I assumed that “discreet” meant no parties. But after some interactions with my neighbours from the lower floors, I realised that it wasn’t my noise they resented, but my very presence. They glared at me when we happened to cross paths in the hall, and never returned my greetings. I once arrived with a heavy bag of groceries, and one neighbour, standing in the open elevator, looked me straight in the eyes as he pressed the “close doors” button and began to ascend.

On my floor, however, everyone was friendly to one another. We saw each other often, as we shared a shower and a toilet in the hall. There was the musician who played clarinet all day, occasionally swapping to the ocarina at night. There was a couple in their fifties who walked around the corridors stark naked, occasionally conducting their arguments in the same way. There were four guys from Bangladesh, barely older than me, that shared two sets of bunk beds in one tiny room. They started work in the evening, selling roses in the streets. They called me “lady” and once brought me over samosas. 

I soon realised the magic of this place, this last pocket of resistance in a rapidly gentrifying city. In the servants’ quarters lived the bohemians, artists, students and immigrants that made Paris what it is. There we were, trying desperately to hold on to a city that didn’t seem to want us anymore.

'In the servants’ quarters lived the bohemians, artists, students and immigrants that made Paris what it is. There we were, trying desperately to hold on to a city that didn’t seem to want us anymore.'

Partying in the tiny flat

Image courtesy of Eloise Stark

Dutifully avoiding the lower floors, my only contact with my posher neighbours was the occasional sighting of a fur jacket in its natural habitat: stepping into a chauffeured car outside the building. I was surprised when, one day in June, I entered the hallway to find not one but two of them, chatting by the letterboxes. Both held stacks of invitations on which I could make out the words fête des voisins. The fête des voisins, or party of the neighbours, is a day in France where neighbours come together for drinks and snacks. Except that those invitations never made it into the letterboxes of our floor. The next week, the rich neighbours set up a table outside and shared champagne and turned their eyes away when any of us passed. I complained to my nudists next door who smiled, shook their heads and said: “it’s the same every year.” 

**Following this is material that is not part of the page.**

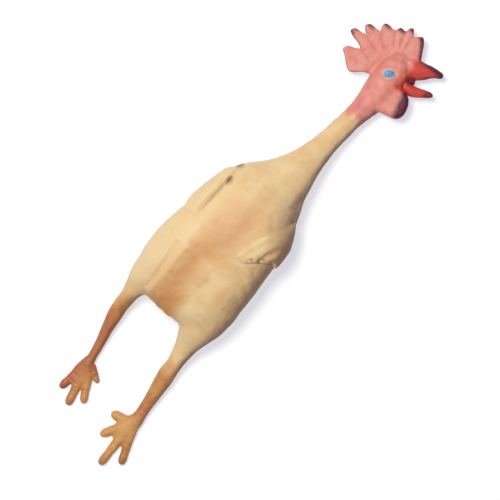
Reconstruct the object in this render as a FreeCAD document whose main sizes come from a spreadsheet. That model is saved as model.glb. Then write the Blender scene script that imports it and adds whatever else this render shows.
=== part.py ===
"""A rubber chicken: a floppy stage and juggling prop, lying on its back on a table.

The real prop is a slush-moulded latex skin stuffed with crumbed foam, with its thin parts cast solid. Here
the skin is divided where it flexes, so that each stretch is a piece of its own. A stretch starts in a ball that
sits in a spherical hollow of the one before, centred on the joint. Cross-sections are ellipses in planes of
constant Y.

Frame: +Z up, away from the table; +Y towards the head; origin on the table under the middle of the outline.
Left is -X and right is +X, as seen from above with the head at the top. Sizes are in millimetres.
"""

import FreeCAD, Part
import math
import os
from collections import namedtuple

import Sketcher
from FreeCAD import Placement, Rotation, Vector

Station = namedtuple("Station", "y x z half_width half_depth")
Joint = namedtuple("Joint", "x y z radius")
Toe = namedtuple("Toe", "root_x root_y tip_x tip_y root_radius tip_radius")

SIZES = {
    "wall": 2.5,
    "joint_gap": 0.4,
    "wing_gap": 0.4,
    "wing_thickness": 5,
    "wing_root_z": 34,
    "comb_thickness": 8,
    "comb_edge": 2.5,
    "wattle_thickness": 8.5,
    "wattle_gap": 1,
    "wattle_edge": 2,
    "head_z": 17.5,
    "eye_x": 8,
    "eye_y": 217,
    "eye_half_length": 12,
    "eye_half_width": 8,
    "eye_half_depth": 16,
    "eye_turn": 39,
    "jaw_x": 26,
    "jaw_y": 222,
    "jaw_radius": 7,
    "jaw_sweep_turn": 12,
    "plug_x": -7,
    "plug_z": 30,
    "plug_radius": 6,
    "plug_flange_radius": 9,
    "plug_flange_thickness": 1.5,
    "toe_root_z": 6.8,
    "toe_clearance": 1.2,
    "palm_radius": 6.2,
}

# The trunk's cross-sections, from the vent between the legs up to the neck, then the neck and the head.
TRUNK = {
    "vent": Station(-109, -8, 30, 22, 15),
    "rump": Station(-101, -6, 31, 42, 24),
    "loin": Station(-86, -4.5, 33, 55.5, 31),
    "belly": Station(-57, -6, 36.5, 59, 37),
    "waist": Station(-17, -5.5, 38.5, 55.5, 40),
    "breast": Station(20, -4, 37.8, 49.5, 39),
    "shoulder": Station(41, -6, 36, 43.5, 34.5),
    "collar": Station(54, -5.5, 35, 38.5, 29.5),
    "nape": Station(66, -2.5, 34, 30.5, 25.2),
    "neck_root": Station(80, 1, 32.3, 23.6, 21.5),
    "neck_a": Station(93, 2.8, 30, 18.6, 17.8),
    "neck_b": Station(106, 4.4, 27, 15.2, 14.9),
    "neck_c": Station(119, 5.6, 24, 13.1, 13),
    "neck_d": Station(132, 6.7, 21.5, 11.9, 11.8),
    "neck_e": Station(145, 7.7, 19.5, 11.5, 11.4),
    "neck_f": Station(158, 8.9, 18.2, 11.4, 11.3),
    "throat": Station(171, 10.8, 17.7, 12, 11.8),
    "gullet": Station(184, 12, 17.5, 15.5, 12.8),
    "cheek": Station(200, 12, 17.5, 18.5, 13.7),
    "brow": Station(218, 9.5, 17.5, 18.5, 13.9),
    "crown": Station(232, 8.5, 17.5, 15.5, 12),
    "scalp": Station(240, 7.5, 17.5, 9.5, 7.5),
    "poll": Station(243.5, 7, 17.5, 4, 3),
}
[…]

I got my petty revenge by holding a raucous party in my flat. Eight of us squeezed in to drink cheap wine before passing out in a Tetris of bodies on the bed, floor and desk. 

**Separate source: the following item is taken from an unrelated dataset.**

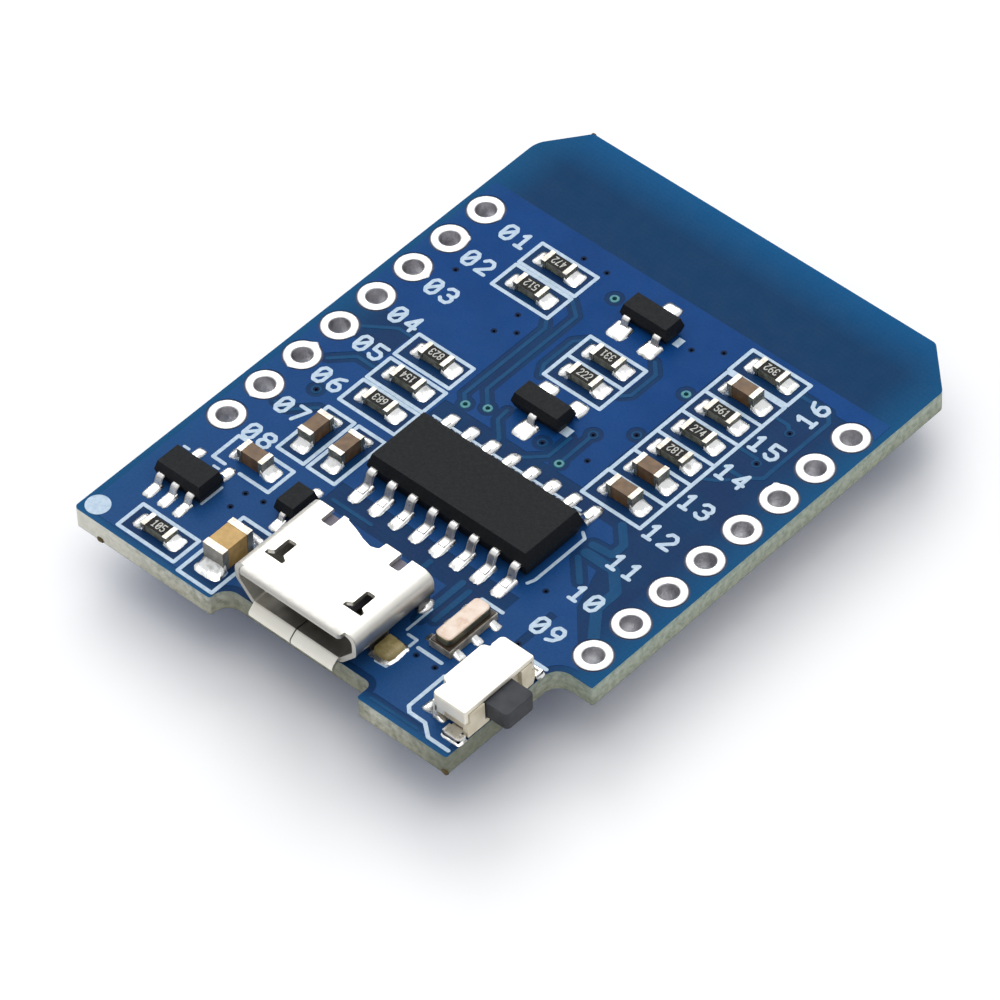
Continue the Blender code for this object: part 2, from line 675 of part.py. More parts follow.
def make_switch_housing():
    """Moulded tray: a spring pocket open at the top, a doorway for the button and two pillars."""
    inset = SWITCH_SHEET + SOLDER_GAP
    near = SWITCH_Y - SWITCH_HALF_LENGTH + inset
    far = SWITCH_Y + SWITCH_HALF_LENGTH - inset
    low = BOARD_TOP + HOUSING_LOW
    high = BOARD_TOP + HOUSING_TOP
    housing = make_object("switch_housing",
                          block((SWITCH_BACK_X + inset, near, low), (SWITCH_WALL_X, far, high)),
                          "switch_ivory")
    crown = high - STRIP_INSET
    shoulder = BOARD_TOP + SWITCH_SKIRT - 0.05
    near_pillar = [
        (near + STRIP_INSET, crown), (near + STRIP_INSET, shoulder),
        (near - PILLAR_BULGE, shoulder), (near - PILLAR_BULGE, PART_SEAT),
        (NEAR_PILLAR_Y, PART_SEAT), (NEAR_PILLAR_Y, BOARD_TOP + 0.25),
        (NEAR_PILLAR_STEP_Y, BOARD_TOP + 0.34), (NEAR_PILLAR_STEP_Y, crown),
    ]
    far_pillar = [
        (far - STRIP_INSET, crown), (FAR_PILLAR_Y, crown), (FAR_PILLAR_Y, BOARD_TOP + 0.6),
        (FAR_PILLAR_FOOT_Y, PART_SEAT), (far, PART_SEAT), (far + PILLAR_BULGE, BOARD_TOP + 0.4),
        (far + PILLAR_BULGE, shoulder), (far - STRIP_INSET, shoulder),
    ]
    for word, profile in (("near", near_pillar), ("far", far_pillar)):
        join(housing, word + "_pillar", prism(profile, "x", SWITCH_WALL_X - 0.06, SWITCH_FACE_X))
    floor = BOARD_TOP + BUTTON_LOW - 0.04
    pocket = block((POCKET_BACK_X, SWITCH_Y - POCKET_HALF_LENGTH, floor),
                   (POCKET_FRONT_X, SWITCH_Y + POCKET_HALF_LENGTH, high + 0.5))
    cut(housing, "spring_pocket_cutter", pocket)
    half = BUTTON_HALF_WIDTH + 0.05
    doorway = block((DOORWAY_BACK_X, BUTTON_Y - half, floor),
                    (SWITCH_FACE_X + 0.5, BUTTON_Y + half, high + 0.5))
    cut(housing, "doorway_cutter", doorway)


def make_switch_cover():
    """Folded steel cap over the housing's top, back and ends, with two soldered legs."""
    near = SWITCH_Y - SWITCH_HALF_LENGTH
    far = SWITCH_Y + SWITCH_HALF_LENGTH
    top = BOARD_TOP + SWITCH_TOP
    skirt = BOARD_TOP + SWITCH_SKIRT
    back = SWITCH_BACK_X
    outline = [
        (back + 0.25, near, 0.1), (SWITCH_COVER_X, near, 0.0), (SWITCH_COVER_X, far, 0.0),
        (back + 0.25, far, 0.1), (back, far - 0.25, 0.1), (back, near + 0.25, 0.1),
    ]
    cover = make_object("switch_cover",
                        prism(rounded_outline(outline, 2), "z", skirt, top), "switch_steel")
    inside = block((back + SWITCH_SHEET, near + SWITCH_SHEET, skirt - 0.5),
                   (SWITCH_FACE_X + 0.5, far - SWITCH_SHEET, top - SWITCH_SHEET))
    cut(cover, "cover_hollow_cutter", inside)
    scoop = prism(circle((back - 0.1, SWITCH_Y + 1.4), 0.3, 12), "z", top - SWITCH_SHEET - 0.1,
                  top + 0.2)
    cut(cover, "cover_scoop_cutter", scoop)
    for word, start in (("near", near + 0.3), ("far", far - 0.9)):
        outer = back + STRIP_INSET
        inner = back + SWITCH_SHEET - STRIP_INSET
        toe = outer - COVER_FOOT
        sole = PART_SEAT + 0.15
        leg = [(outer, skirt + 0.1), (outer, sole), (toe, sole), (toe, PART_SEAT),
               (inner, PART_SEAT), (inner, skirt + 0.1)]
        join(cover, word + "_cover_leg", prism(leg, "y", start, start + COVER_LEG_WIDTH))


def make_switch_button():
    """Push stem with a flange that the doorway holds in and a nib that presses the spring."""
    low = BOARD_TOP + BUTTON_LOW
    high = BOARD_TOP + BUTTON_HIGH
    origin = (SWITCH_FACE_X, BUTTON_Y, (low + high) / 2)
    nose = BUTTON_HALF_WIDTH
    flange = BUTTON_FLANGE_HALF_WIDTH
    back = BUTTON_FLANGE_BACK_X
    front = BUTTON_FLANGE_FRONT_X
    outline = rounded_outline([
        (back, BUTTON_Y - flange, 0.0), (front, BUTTON_Y - flange, 0.0),
        (front, BUTTON_Y - nose, 0.0), (BUTTON_TIP_X, BUTTON_Y - nose, 0.25),
        (BUTTON_TIP_X, BUTTON_Y + nose, 0.25), (front, BUTTON_Y + nose, 0.0),
        (front, BUTTON_Y + flange, 0.0), (back, BUTTON_Y + flange, 0.0),
        (back, BUTTON_Y + 0.3, 0.0), (BUTTON_NIB_X, BUTTON_Y + 0.2, 0.0),
        (BUTTON_NIB_X, BUTTON_Y - 0.2, 0.0), (back, BUTTON_Y - 0.3, 0.0),
    ])
    make_object("switch_button", prism(outline, "z", low, high), "button_black", origin)


def make_switch_spring():
    """Bowed snap leaf that stands in the pocket and is sprung towards the button."""
    steps = 10
    front = []
    back = []
    for step in range(steps + 1):
        along = -1 + 2 * step / steps
        x = LEAF_BACK_X + LEAF_BOW * (1 - along * along)
        y = SWITCH_Y + LEAF_HALF_SPAN * along
        back.append((x, y))
        front.append((x + LEAF_THICKNESS, y))
    outline = back + front[::-1]
    leaf = prism(outline, "z", BOARD_TOP + LEAF_LOW, BOARD_TOP + LEAF_HIGH)
    make_object("switch_spring_leaf", leaf, "switch_steel")


def make_switch_terminals():
    """Two contact strips that come out under the housing's ends."""
    strip_top = PART_SEAT + TERMINAL_THICKNESS
    for word, side in (("front", -1), ("rear", 1)):
        end = SWITCH_Y + side * (SWITCH_HALF_LENGTH + 0.5)
        start = SWITCH_Y + side * 0.6
        low = (TERMINAL_BACK_X, min(start, end), PART_SEAT)
        high = (TERMINAL_FRONT_X, max(start, end), strip_top)
        make_object(f"switch_terminal_{word}", bevelled_block(low, high, 0.03), "switch_steel")


# ---------------------------------------------------------------- radio module

def make_module_board():
    bm = block((-MODULE_HALF_WIDTH, MODULE_NEAR_Y, MODULE_BOTTOM),
               (MODULE_HALF_WIDTH, MODULE_FAR_Y, MODULE_TOP))
    board = make_object("module_board", bm, "module_blue")
    notches = bmesh.new()
    low = MODULE_BOTTOM - 0.5
    high = MODULE_TOP + 0.5
    for index in range(MODULE_SIDE_PADS):
        y = MODULE_NEAR_Y + MODULE_FIRST_PAD + index * MODULE_PAD_PITCH
        for side in (-1, 1):
            edge = circle((side * MODULE_HALF_WIDTH, y), MODULE_PAD_RADIUS, 8)
            add_prism(notches, edge, "z", low, high)
    for index in range(MODULE_END_PADS):
        x = (index - (MODULE_END_PADS - 1) / 2) * MODULE_PAD_PITCH
        add_prism(notches, circle((x, MODULE_NEAR_Y), MODULE_PAD_RADIUS, 8), "z", low, high)
    cut(board, "castellation_cutters", notches)


def make_module_shield():
    """Drawn steel can, open towards the module's board, whose flat lid is the resting face."""
    centre = (0.0, (CAN_NEAR_Y + CAN_FAR_Y) / 2)
    half_y = CAN_LENGTH / 2
    outer = []
    for height, inset in ((0.0, 0.2), (0.06, 0.06), (0.2, 0.0), (CAN_HEIGHT, 0.0)):
        outline = rounded_rectangle(centre, CAN_HALF_WIDTH - inset, half_y - inset, 0.6 - inset)
        outer.append([(*point, height) for point in outline])
    can = bmesh.new()
    add_loft(can, outer)
    shield = make_object("module_shield", can, "can_steel")
    hollow = rounded_rectangle(centre, CAN_HALF_WIDTH - CAN_WALL, half_y - CAN_WALL, 0.4)
    cut(shield, "can_hollow_cutter", prism(hollow, "z", CAN_WALL, CAN_HEIGHT + 0.5))


def hang_box(place, size):
    """Low and high corners of a part soldered to the module's lower face."""
    high_z = MODULE_BOTTOM - SOLDER_GAP
    low = (place[0] - size[0] / 2, place[1] - size[1] / 2, high_z - size[2])
    high = (place[0] + size[0] / 2, place[1] + size[1] / 2, high_z)
    return low, high


def make_module_parts():
    pieces = [
        ("module_processor", (-1.6, 3.6), (5.0, 5.0, 0.85), "chip_black"),
        ("module_flash_chip", (-1.4, -2.2), (5.0, 4.0, 0.8), "chip_black"),
        ("module_crystal", (3.9, 4.6), (2.5, 3.2, 0.7), "crystal_steel"),
        ("module_capacitor_1", (3.6, 0.6), (1.0, 0.5, 0.5), "capacitor_brown"),
        ("module_capacitor_2", (3.6, -1.0), (1.0, 0.5, 0.5), "capacitor_brown"),
        ("module_resistor", (3.6, -2.6), (1.0, 0.5, 0.35), "resistor_ceramic"),
        ("module_status_led", (-6.9, 10.1), (0.8, 1.6, 0.5), "led_white"),
        ("module_led_resistor", (-4.6, 10.2), (1.0, 0.5, 0.35), "resistor_ceramic"),
    ]
    for name, place, size, slot in pieces:
        make_object(name, bevelled_block(*hang_box(place, size), 0.03), slot)


def build():
    clear_scene()
    make_circuit_board()
    make_serial_chip()
    make_transistors()
    make_regulator()
    make_diode()
    make_resistors()
    make_capacitors()
    make_resonator()
    make_usb_shell()
    make_usb_insulator()
    make_usb_contacts()
    make_switch_housing()
    make_switch_cover()
    make_switch_button()
    make_switch_spring()
    make_switch_terminals()
    make_module_board()
    make_module_shield()
    make_module_parts()


build()
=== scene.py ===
"""Looks of the microcontroller dev board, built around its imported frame.

Lengths are in millimetres in the row frame until a mesh is made, where they become metres.
The places of parts come from the frame's own nodes. What is printed, etched or soldered on the
board, and the folds and cuts of the socket's sheet steel, are listed here on the board's own plan:
+X to the right, +Y towards the antenna end.
"""

import math

import bmesh
import bpy
from mathutils import Matrix, Vector, noise
from mathutils.geometry import delaunay_2d_cdt


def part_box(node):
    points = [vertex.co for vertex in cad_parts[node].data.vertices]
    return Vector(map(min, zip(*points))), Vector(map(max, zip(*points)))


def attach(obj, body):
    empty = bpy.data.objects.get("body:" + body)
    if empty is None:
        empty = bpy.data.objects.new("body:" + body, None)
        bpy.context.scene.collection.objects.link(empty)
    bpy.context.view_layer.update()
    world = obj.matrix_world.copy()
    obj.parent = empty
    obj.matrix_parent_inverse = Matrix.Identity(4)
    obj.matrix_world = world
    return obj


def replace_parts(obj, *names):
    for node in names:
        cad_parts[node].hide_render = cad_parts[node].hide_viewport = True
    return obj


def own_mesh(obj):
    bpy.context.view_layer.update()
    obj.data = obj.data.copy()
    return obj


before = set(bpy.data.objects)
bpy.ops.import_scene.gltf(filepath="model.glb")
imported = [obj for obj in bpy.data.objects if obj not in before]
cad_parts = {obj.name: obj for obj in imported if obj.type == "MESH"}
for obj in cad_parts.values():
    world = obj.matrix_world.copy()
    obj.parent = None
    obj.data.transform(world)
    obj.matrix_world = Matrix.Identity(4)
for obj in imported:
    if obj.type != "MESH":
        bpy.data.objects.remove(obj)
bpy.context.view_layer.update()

MM = 0.001
BOARD = "board_assembly"
BUTTON = "reset_button"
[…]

A few months later, tensions rose once more. It was the middle of December and the streets of Paris were covered in snow. The walls of the shower were covered in black mildew. This seemed to particularly upset the man who owned the floor below. He started standing guard in front of the shower room, yelling at everyone who went in to leave the window open. And then one day, he was gone. And so was the window. Ice had formed on the floor. Each shower was a battle between the hot water and the cold air. 

This created a fair amount of chuntering amongst the motley crew of attic-dwellers. People taped up the window. They started making noise. They even took the lift. But the acts of resistance remained small and sly. None of us wanted to anger our landlords and lose our accommodation. Losing these rooms meant leaving Paris entirely, and we all loved Paris dearly even though it seemed she no longer had space for us. 

I only stayed a year in my maid’s room in the attic, but it will stick in my memory. I bore witness to a time in Paris’ history that will be short-lived. Property developers are already snapping up the maids' rooms. They break the walls down. They turn them into decent-sized apartments which appeal all too well to hipsters and their aesthetic of urban poverty. The knowledge that these were once the servants’ quarters is seen as poetic, rather than depressing. 

The parallel world that emerged in the attics will disappear. The eccentric inhabitants will move out of the city, beyond the Périphérique. And Paris may find itself losing the spirit of bohemianism, youthful idealism and hopefulness that make it the city it is.